Eu já desconfiava que havia algo de muito errado comigo: Quando entro ou saiu de qualquer lado com elementos femininos, cedo-lhes sempre a passagem. Mas nunca pensei que o caso fosse tão sério até fazer um flash-back e chegar à conclusão de que a minha vida tem sido um pesadelo de bons modos e gestos amáveis. Até já cheguei ao cúmulo de ceder o meu lugar no autocarro, a senhoras que não eram velhas nem sequer estavam grávidas! E outras alturas houve, em que saí com mulheres que estavam completamente doidas por mim e não tentei nada com elas, por ser o primeiro encontro! E agora que penso nisso, também já por uma ou outra vez abri a porta do carro a mulheres. E o mais grave, é que nem sequer o fiz por alguém estar de mini-saia e se tratar de uma estratégia premeditada para captar despercebidamente um ângulo sórdido tipo paparazzi. Se assim fosse, ainda tinha alguma desculpa.
Como é que eu vou conviver comigo próprio daqui para a frente? Será que esta doença - que à falta de melhor - chamarei, “Síndrome Paula Bobone”, tem cura? Ou estou condenado a passar a minha existência a ser atencioso e bem intencionado? Conseguirei sobreviver apesar de tanto ajudar a vestir casacos, servir o vinho ou ajeitar cadeiras?
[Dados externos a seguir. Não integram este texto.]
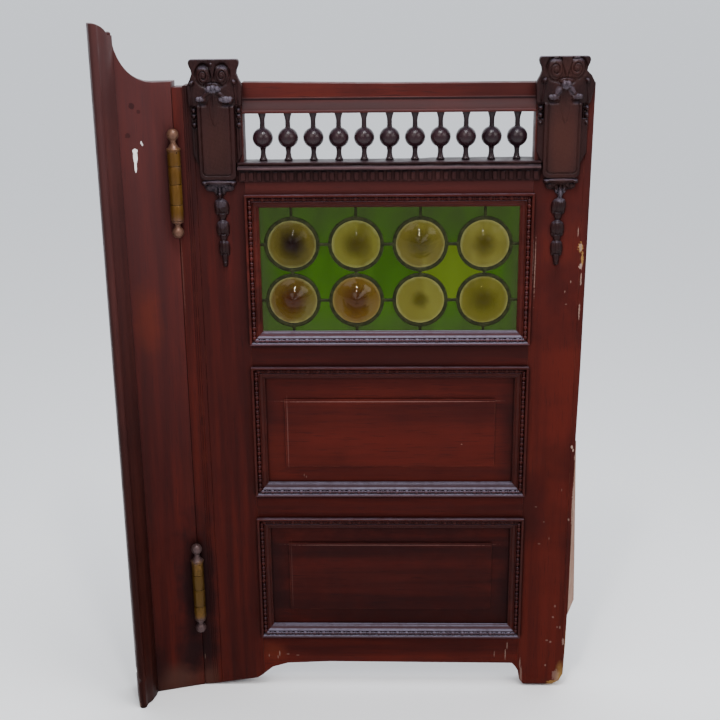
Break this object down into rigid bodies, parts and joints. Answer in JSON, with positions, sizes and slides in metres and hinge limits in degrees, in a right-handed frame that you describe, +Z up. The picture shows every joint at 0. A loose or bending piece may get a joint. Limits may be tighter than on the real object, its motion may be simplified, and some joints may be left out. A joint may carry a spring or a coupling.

Se vocês acham que é horrível conviver com o medo de ataques terroristas, imaginem o que é passar a vida permanentemente ensombrado com a possibilidade de chegar o dia em que vou imobilizar-me em frente a um W.C dos HOMENS e pensar para comigo, “não, não, isto não é para ti. Tu só entras em lavabos para CAVALHEIROS!”